Est-il normal que cette manifestation européenne soit soutenue à un tel niveau par les collectivités territoriales ? L'enjeu, je le conçois, est important pour l'image de la France. Nous en sommes conscients. Cependant pourquoi ne pas se donner les moyens de ses ambitions ? La collaboration, la contribution financière sont logiques à mes yeux, et même indispensables ; mais pas à un tel niveau !

Ce qui me préoccupe tout particulièrement, c'est la façon dont vous vous défaussez sur les collectivités. Celles qui s'engageront dans le processus de financement, de construction, de rénovation des stades et des équipements connexes hypothéqueront des projets structurants, qui seront retardés ou ne verront pas le jour. Ces hyper-structures indispensables à la renommée sportive française ne doivent pas handicaper l'aménagement de territoires peu ou pas équipés.

Ces structures seront-elles viables, d'ailleurs, à court et à long terme ?

Plusieurs d'entre nous reprendront les recommandations de la Cour des comptes, car cela nous paraît capital. Cette dernière conseille en effet de « faire preuve de prudence dans l'appréhension de l'économie globale de la construction d'équipements dont la rentabilité n'apparaît pas nécessairement sur la durée de vie prévisible de l'investissement. » Ces recommandations demeurent le socle d'analyse de la prise de risque. Qui, en effet, prend les risques ?

Malheureusement, nous constatons que cette proposition de loi encourage la privatisation des profits tout en maintenant la mutualisation du risque et de la dépense publique.

Aujourd'hui encore, le bail emphytéotique administratif est contraignant pour le partenaire privé, car celui-ci assure seul l'exploitation. Dans le cas d'un stade, le club supporte à la fois le risque d'exploitation et celui lié à la construction, puisqu'il assure la maîtrise d'ouvrage, la commande et le suivi des travaux. L'intérêt d'un tel bail, c'est l'équilibre financier.

Demain, si cette proposition de loi est adoptée, on dérogera à ce principe en supprimant les inconvénients pour le privé d'un tel partenariat, tout en lui en laissant les avantages. Ce sera alors la collectivité publique qui devra supporter le déséquilibre financier du contrat induit par cette modification de la législation. Les profits seront privés ; les pertes seront à la charge de la collectivité.

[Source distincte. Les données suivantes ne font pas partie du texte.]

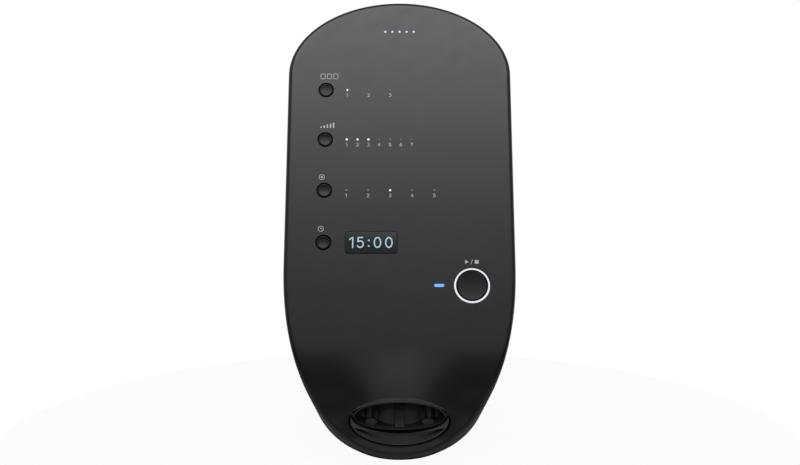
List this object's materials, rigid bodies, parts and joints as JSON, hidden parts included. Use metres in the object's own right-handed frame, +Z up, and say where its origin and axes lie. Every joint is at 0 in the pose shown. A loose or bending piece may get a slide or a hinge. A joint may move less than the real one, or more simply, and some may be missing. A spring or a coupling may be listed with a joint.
{
  "type": "compression therapy pump",
  "caption": "Table-top air pump for compression therapy sleeves: leaning control face with buttons and lights over an oval hose port, and a pump, valves and battery inside.",
  "frame": {"origin": "middle of the bounding box at its base, on the table under the feet", "axes": "+X to the right as seen from the front, -Y out of the face towards the user, +Z up"},
  "size_m": [0.1086, 0.127, 0.216],
  "materials": {
    "cover_black": "satin",
    "housing_black": "fine grained",
    "button_black": "satin",
    "window_grey": "polished, tinted",
    "display_black": "satin",
    "ring_white": "diffusing, lit from behind",
    "light_blue": "clear, lit from behind",
    "foot_rubber": "matt",
    "board_green": "solder mask",
    "steel": "zinc plated",
    "mount_rubber": "matt",
    "chassis_grey": "moulded",
    "pump_ivory": "moulded",
    "silicone": "smooth, translucent",
    "pack_blue": "shrink wrap",
    "inlet_black": "moulded"
  },
  "bodies": {
    "pump_body": {"start_ring_lens": "ring_white", "display_window": "window_grey", "display_module": "display_black", "attachment_light_pipe": "light_blue", "pressure_light_pipe": "light_blue", "zone_light_pipe": "light_blue", "battery_light_pipe": "light_blue", "status_light_pipe": "light_blue", "control_board": "board_green", "power_board": "board_green", "board_screw_1": "steel", "chassis_screw_1": "steel", "solenoid_valve_1": "steel", "port_hose_1": "silicone", "board_screw_2": "steel", "chassis_screw_2": "steel", "solenoid_valve_2": "steel", "port_hose_2": "silicone", "board_screw_3": "steel", "chassis_screw_3": "steel", "solenoid_valve_3": "steel", "port_hose_3": "silicone", "board_screw_4": "steel", "chassis_screw_4": "steel", "solenoid_valve_4": "steel", "port_hose_4": "silicone", "pump_hose": "silicone", "chassis": "chassis_grey", "front_cover": "cover_black", "port_socket": "cover_black", "rear_housing": "housing_black", "battery_door": "housing_black", "battery_pack": "pack_blue", "foot_front_left": "foot_rubber", "foot_front_right": "foot_rubber", "foot_rear_left": "foot_rubber", "foot_rear_right": "foot_rubber", "port_insert": "inlet_black", "dc_inlet": "inlet_black", "pump_mount_front": "mount_rubber", "pump_mount_back": "mount_rubber", "pump_diaphragm": "mount_rubber", "pump_motor": "steel", "pump_crankcase": "pump_ivory", "pump_head": "pump_ivory", "valve_manifold": "pump_ivory"},
    "start_stop_button_body": {"start_stop_button": "button_black"},
    "power_button_body": {"power_button": "button_black"},
    "pump_shaft_body": {"pump_shaft": "steel"},
    "pump_rod_body": {"pump_rod": "pump_ivory"},
    "attachment_button_body": {"attachment_button": "button_black"},
    "pressure_button_body": {"pressure_button": "button_black"},
    "zone_button_body": {"zone_button": "button_black"},
    "time_button_body": {"time_button": "button_black"},
    "valve_plunger_1_body": {"valve_plunger_1": "steel"},
    "valve_plunger_2_body": {"valve_plunger_2": "steel"},
    "valve_plunger_3_body": {"valve_plunger_3": "steel"},
    "valve_plunger_4_body": {"valve_plunger_4": "steel"}
  },
  "joints": [
    {"name": "attachment_button_press", "type": "slide", "parent": "pump_body", "child": "attachment_button_body", "axis": [0, 0.9272, -0.3746], "range_m": [0, 0.0008], "stiffness_N_per_m": 900, "springref_m": -0.0006},
    {"name": "pressure_button_press", "type": "slide", "parent": "pump_body", "child": "pressure_button_body", "axis": [0, 0.9272, -0.3746], "range_m": [0, 0.0008], "stiffness_N_per_m": 900, "springref_m": -0.0006},
    {"name": "zone_button_press", "type": "slide", "parent": "pump_body", "child": "zone_button_body", "axis": [0, 0.9272, -0.3746], "range_m": [0, 0.0008], "stiffness_N_per_m": 900, "springref_m": -0.0006},
    {"name": "time_button_press", "type": "slide", "parent": "pump_body", "child": "time_button_body", "axis": [0, 0.9272, -0.3746], "range_m": [0, 0.0008], "stiffness_N_per_m": 900, "springref_m": -0.0006},
    {"name": "start_stop_button_press", "type": "slide", "parent": "pump_body", "child": "start_stop_button_body", "axis": [0, 0.9272, -0.3746], "range_m": [0, 0.0008], "stiffness_N_per_m": 900, "springref_m": -0.0006},
    {"name": "power_button_press", "type": "slide", "parent": "pump_body", "child": "power_button_body", "axis": [0, -0.9962, -0.0872], "range_m": [0, 0.0008], "stiffness_N_per_m": 900, "springref_m": -0.0006},
    {"name": "pump_shaft_spin", "type": "hinge", "parent": "pump_body", "child": "pump_shaft_body", "pos_m": [0.0065, 0.01665, 0.0306], "axis": [1, 0, 0], "continuous": true},
    {"name": "pump_rod_stroke", "type": "slide", "parent": "pump_body", "child": "pump_rod_body", "axis": [0, 0, 1], "range_m": [-0.001, 0.001], "stiffness_N_per_m": 400},
    {"name": "valve_plunger_1_lift", "type": "slide", "parent": "pump_body", "child": "valve_plunger_1_body", "axis": [0, 0, 1], "range_m": [0, 0.001], "stiffness_N_per_m": 300, "springref_m": -0.001},
    {"name": "valve_plunger_2_lift", "type": "slide", "parent": "pump_body", "child": "valve_plunger_2_body", "axis": [0, 0, 1], "range_m": [0, 0.001], "stiffness_N_per_m": 300, "springref_m": -0.001},
    {"name": "valve_plunger_3_lift", "type": "slide", "parent": "pump_body", "child": "valve_plunger_3_body", "axis": [0, 0, 1], "range_m": [0, 0.001], "stiffness_N_per_m": 300, "springref_m": -0.001},
    {"name": "valve_plunger_4_lift", "type": "slide", "parent": "pump_body", "child": "valve_plunger_4_body", "axis": [0, 0, 1], "range_m": [0, 0.001], "stiffness_N_per_m": 300, "springref_m": -0.001}
  ]
}
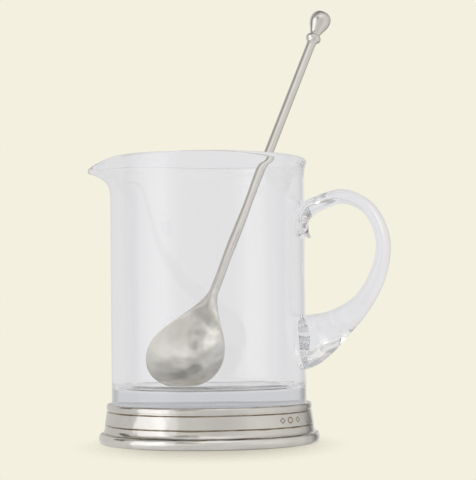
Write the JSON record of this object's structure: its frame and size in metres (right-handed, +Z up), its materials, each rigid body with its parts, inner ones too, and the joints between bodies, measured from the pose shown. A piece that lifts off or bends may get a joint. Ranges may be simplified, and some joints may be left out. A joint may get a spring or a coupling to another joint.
{
  "type": "cocktail pitcher",
  "caption": "Cylindrical glass jug with a pulled spout and an applied handle, set in a moulded pewter base, with a long pewter mixing spoon leaning inside it.",
  "frame": {"origin": "on the table, in the middle of the foot ring, on the axis of the jug", "axes": "+Z up along the axis of the jug, +X towards the handle, -X towards the spout"},
  "size_m": [0.1743, 0.1489, 0.2571],
  "materials": {
    "glass": "clear, fire polished",
    "pewter": "satin pewter",
    "pewter_polished": "polished pewter",
    "cement": "matte"
  },
  "bodies": {
    "pitcher": {"glass_vessel": "glass", "glass_handle": "glass", "base_band": "pewter", "foot_ring": "pewter_polished", "base_plate": "pewter", "bond_ring": "cement"},
    "spoon": {"spoon_bowl": "pewter_polished", "spoon_shaft": "pewter", "spoon_collar": "pewter_polished", "spoon_finial": "pewter_polished"}
  },
  "joints": [
    {"name": "spoon_lift", "type": "slide", "parent": "pitcher", "child": "spoon", "axis": [0, 0, 1], "range_m": [0, 0.16]}
  ]
}
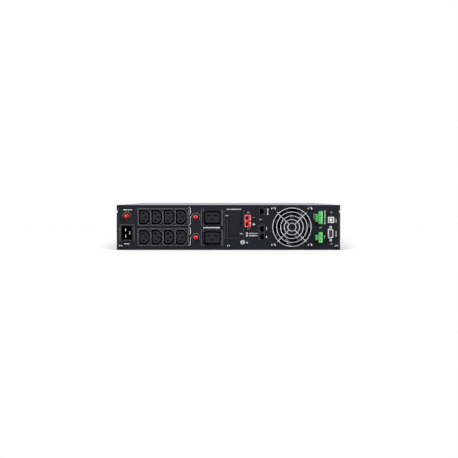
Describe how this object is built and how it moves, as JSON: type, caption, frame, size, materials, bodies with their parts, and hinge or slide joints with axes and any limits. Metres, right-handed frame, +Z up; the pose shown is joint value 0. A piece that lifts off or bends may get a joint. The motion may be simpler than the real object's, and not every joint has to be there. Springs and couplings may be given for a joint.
{
  "type": "rackmount uninterruptible power supply",
  "caption": "Rack-mount uninterruptible power supply with outlets, breakers, ports and a guarded fan on its connection panel, a battery drawer and a turning display.",
  "frame": {"origin": "on the underside, midway across the chassis and midway between its rear edge and the bezel's front", "axes": "+Z up, -Y out of the connection panel, +Y out of the front bezel, +X to the right seen from the connection panel"},
  "size_m": [0.4826, 0.652, 0.088],
  "materials": {
    "chassis_paint": "satin black powder coat",
    "panel_paint": "satin blue-black powder coat",
    "bezel_plastic": "fine-textured black",
    "outlet_plastic": "satin black",
    "core_plastic": "satin dark grey",
    "bright_steel": "nickel plated",
    "black_screw": "black zinc",
    "red_button": "gloss",
    "nut_plastic": "satin grey",
    "red_housing": "satin",
    "green_plastic": "satin green",
    "fan_plastic": "black",
    "guard_wire": "bright plated wire",
    "board": "green solder mask",
    "aluminium": "mill finish",
    "capacitor": "sleeved",
    "copper": "enamelled copper",
    "zinc_sheet": "zinc-plated sheet",
    "battery_case": "dark grey case",
    "plug_grey": "grey",
    "jack_metal": "tin plated",
    "jack_plastic": "dark grey",
    "contact": "plated",
    "display_gloss": "gloss black",
    "window": "smoked",
    "key": "soft touch"
  },
  "bodies": {
    "chassis": {"chassis_base": "chassis_paint", "top_cover": "chassis_paint", "cover_screws": "black_screw", "rack_ear_left": "chassis_paint", "rack_ear_right": "chassis_paint", "ear_screws": "black_screw", "front_frame": "chassis_paint", "bay_wall": "zinc_sheet", "tray_guides": "zinc_sheet", "rear_panel": "panel_paint", "rear_panel_screws": "black_screw", "port_screws": "black_screw", "inlet_housing": "outlet_plastic", "inlet_pins": "bright_steel", "outlet_bank_upper": "outlet_plastic", "outlet_bank_lower": "outlet_plastic", "outlet_cores": "core_plastic", "large_outlet_housings": "outlet_plastic", "large_outlet_cores": "core_plastic", "breaker_bodies": "fan_plastic", "breaker_nuts": "nut_plastic", "slot_cover": "panel_paint", "slot_cover_screws": "black_screw", "battery_port_housing": "red_housing", "battery_port_contacts": "contact", "battery_port_screws": "black_screw", "ground_screw": "bright_steel", "emergency_jack": "jack_plastic", "network_jacks": "jack_plastic", "usb_port": "jack_metal", "serial_port": "jack_metal", "serial_standoffs": "bright_steel", "terminal_headers": "green_plastic", "fan_frame": "fan_plastic", "fan_guard": "guard_wire", "fan_screws": "black_screw", "power_board": "board", "board_posts": "bright_steel", "heat_sinks": "aluminium", "capacitors": "capacitor", "inductors": "copper", "filter_board": "board", "comm_board": "board", "front_bezel": "bezel_plastic"},
    "fan_rotor": {"fan_rotor": "fan_plastic"},
    "battery_drawer": {"battery_tray": "zinc_sheet", "battery_blocks": "battery_case", "battery_lead_plug": "plug_grey", "battery_bezel": "bezel_plastic"},
    "display": {"display_housing": "display_gloss", "display_window": "window"},
    "power_key": {"power_key": "key"},
    "up_key": {"up_key": "key"},
    "down_key": {"down_key": "key"},
    "enter_key": {"enter_key": "key"},
    "breaker_button_input": {"breaker_button_input": "red_button"},
    "breaker_button_upper": {"breaker_button_upper": "red_button"},
    "breaker_button_lower": {"breaker_button_lower": "red_button"},
    "terminal_plug_upper": {"terminal_plug_upper": "green_plastic"},
    "terminal_plug_lower": {"terminal_plug_lower": "green_plastic"}
  },
  "joints": [
    {"name": "input_breaker_trip", "type": "slide", "parent": "chassis", "child": "breaker_button_input", "axis": [0, -1, 0], "range_m": [0, 0.004]},
    {"name": "upper_breaker_trip", "type": "slide", "parent": "chassis", "child": "breaker_button_upper", "axis": [0, -1, 0], "range_m": [0, 0.004]},
    {"name": "lower_breaker_trip", "type": "slide", "parent": "chassis", "child": "breaker_button_lower", "axis": [0, -1, 0], "range_m": [0, 0.004]},
    {"name": "upper_terminal_unplug", "type": "slide", "parent": "chassis", "child": "terminal_plug_upper", "axis": [0, -1, 0], "range_m": [0, 0.012]},
    {"name": "lower_terminal_unplug", "type": "slide", "parent": "chassis", "child": "terminal_plug_lower", "axis": [0, -1, 0], "range_m": [0, 0.012]},
    {"name": "fan_spin", "type": "hinge", "parent": "chassis", "child": "fan_rotor", "pos_m": [0.1241, -0.304, 0.0445], "axis": [0, 1, 0], "continuous": true},
    {"name": "battery_drawer_slide", "type": "slide", "parent": "chassis", "child": "battery_drawer", "axis": [0, 1, 0], "range_m": [0, 0.4]},
    {"name": "display_turn", "type": "hinge", "parent": "chassis", "child": "display", "pos_m": [-0.16, 0.3, 0.044], "axis": [0, 1, 0], "range_deg": [0, 90]},
    {"name": "power_key_press", "type": "slide", "parent": "display", "child": "power_key", "axis": [0, -1, 0], "range_m": [0, 0.0012], "stiffness_N_per_m": 400},
    {"name": "up_key_press", "type": "slide", "parent": "display", "child": "up_key", "axis": [0, -1, 0], "range_m": [0, 0.0012], "stiffness_N_per_m": 400},
    {"name": "down_key_press", "type": "slide", "parent": "display", "child": "down_key", "axis": [0, -1, 0], "range_m": [0, 0.0012], "stiffness_N_per_m": 400},
    {"name": "enter_key_press", "type": "slide", "parent": "display", "child": "enter_key", "axis": [0, -1, 0], "range_m": [0, 0.0012], "stiffness_N_per_m": 400}
  ]
}
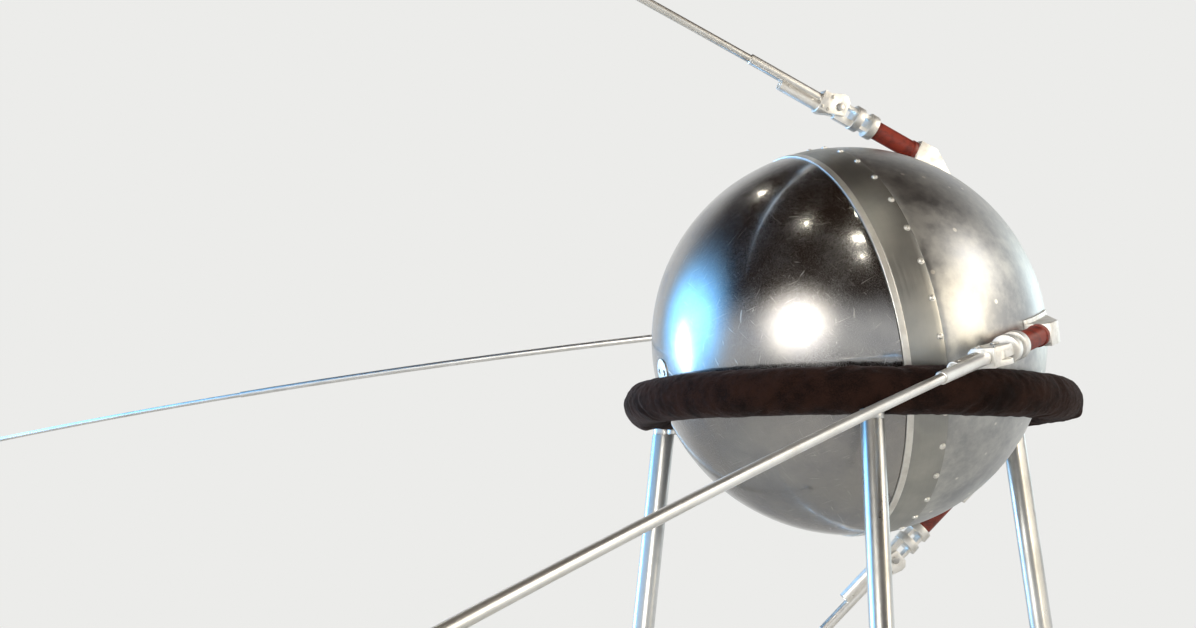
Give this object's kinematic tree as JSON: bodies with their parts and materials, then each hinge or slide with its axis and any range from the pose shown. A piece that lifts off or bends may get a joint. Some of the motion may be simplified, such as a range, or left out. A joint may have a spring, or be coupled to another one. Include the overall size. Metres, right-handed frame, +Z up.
{
  "type": "satellite on a padded ring stand",
  "caption": "Polished round satellite with hinged whip antennas, resting in a dark padded ring on a tall splayed chrome stand.",
  "frame": {"origin": "on the floor, in the middle of the stand's circle of floor screws", "axes": "+Z up, +X level, in the direction that the satellite's nose points to"},
  "size_m": [2.859, 3.6582, 3.1164],
  "materials": {
    "mirror_shell": "mirror polished",
    "frosted_shell": "brushed, slightly frosted",
    "satin_band": "satin",
    "bright_trim": "polished",
    "block_casing": "matt",
    "dark_padding": "soft nap",
    "red_insulator": "satin",
    "bracket_alloy": "polished",
    "pin_steel": "ground",
    "whip_tube": "polished",
    "leg_chrome": "plated, mirror"
  },
  "bodies": {
    "satellite_and_stand": {"shell_rear": "mirror_shell", "shell_front": "frosted_shell", "joint_band": "satin_band", "joint_lip": "bright_trim", "power_block": "block_casing", "rear_port": "bright_trim", "ring_pad": "dark_padding", "foot_bottom": "bracket_alloy", "insulator_bottom": "red_insulator", "hinge_base_bottom": "bracket_alloy", "hinge_pin_bottom": "pin_steel", "foot_back": "bracket_alloy", "insulator_back": "red_insulator", "hinge_base_back": "bracket_alloy", "hinge_pin_back": "pin_steel", "foot_top": "bracket_alloy", "insulator_top": "red_insulator", "hinge_base_top": "bracket_alloy", "hinge_pin_top": "pin_steel", "foot_front": "bracket_alloy", "insulator_front": "red_insulator", "hinge_base_front": "bracket_alloy", "hinge_pin_front": "pin_steel", "leg_head_1": "leg_chrome", "leg_1": "leg_chrome", "foot_plate_1": "leg_chrome", "leg_head_2": "leg_chrome", "leg_2": "leg_chrome", "foot_plate_2": "leg_chrome", "leg_head_3": "leg_chrome", "leg_3": "leg_chrome", "foot_plate_3": "leg_chrome"},
    "whip_arm_bottom": {"whip_clamp_bottom": "bracket_alloy", "whip_bottom": "whip_tube"},
    "whip_arm_back": {"whip_clamp_back": "bracket_alloy", "whip_back": "whip_tube"},
    "whip_arm_top": {"whip_clamp_top": "bracket_alloy", "whip_top": "whip_tube"},
    "whip_arm_front": {"whip_clamp_front": "bracket_alloy", "whip_front": "whip_tube"}
  },
  "joints": [
    {"name": "whip_fold_bottom", "type": "hinge", "parent": "satellite_and_stand", "child": "whip_arm_bottom", "pos_m": [0.09912, 0.06208, 1.65888], "axis": [-0.0338, 0.9839, 0.1756], "range_deg": [0, 11.5], "stiffness_Nm_per_rad": 9, "springref_deg": -68.75},
    {"name": "whip_fold_back", "type": "hinge", "parent": "satellite_and_stand", "child": "whip_arm_back", "pos_m": [0.02279, 0.3416, 2.05528], "axis": [-0.186, -0.1788, 0.9661], "range_deg": [0, 11.5], "stiffness_Nm_per_rad": 9, "springref_deg": -68.75},
    {"name": "whip_fold_top", "type": "hinge", "parent": "satellite_and_stand", "child": "whip_arm_top", "pos_m": [-0.03007, -0.06208, 2.32976], "axis": [0.0338, -0.9839, -0.1756], "range_deg": [0, 11.5], "stiffness_Nm_per_rad": 9, "springref_deg": -68.75},
    {"name": "whip_fold_front", "type": "hinge", "parent": "satellite_and_stand", "child": "whip_arm_front", "pos_m": [0.04627, -0.3416, 1.93336], "axis": [0.186, 0.1788, -0.9661], "range_deg": [0, 11.5], "stiffness_Nm_per_rad": 9, "springref_deg": -68.75}
  ]
}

Cette proposition de loi crée des exceptions qui concernent ce que l'on peut appeler le sport-business. Où est, encore une fois, l'intérêt général ? Elle organise un véritable régime d'exception, avec la possibilité pour un opérateur privé de bénéficier de subventions publiques et de contourner le juge administratif en cas de litige.

Notre débat se tient dans un contexte de réduction des dépenses publiques à destination du sport, et de crise du football. Les clubs professionnels sont dans le rouge ; les principales ressources, venues des transferts, des sponsors, des droits télé, sont en baisse, et les paris sportifs ne sont pas le paradis dont certains rêvaient.

Le Gouvernement organise la privatisation des stades en minimisant sa contribution et en sollicitant les collectivités territoriales. Le stade ne sera plus qu'une usine à fric animée par des agences de marketing, qui iront jusqu'à vendre son nom au plus offrant.

Ce championnat d'Europe 2016 provoquera certainement un engouement national ; nous n'en avons pas moins de grandes réserves vis-à-vis de cette proposition de loi qui prévoit pour le financement de l'Euro 2016 une inquiétante exception, laquelle risque de devenir ensuite une règle générale. (Applaudissements sur les bancs des groupes SRC et GDR.)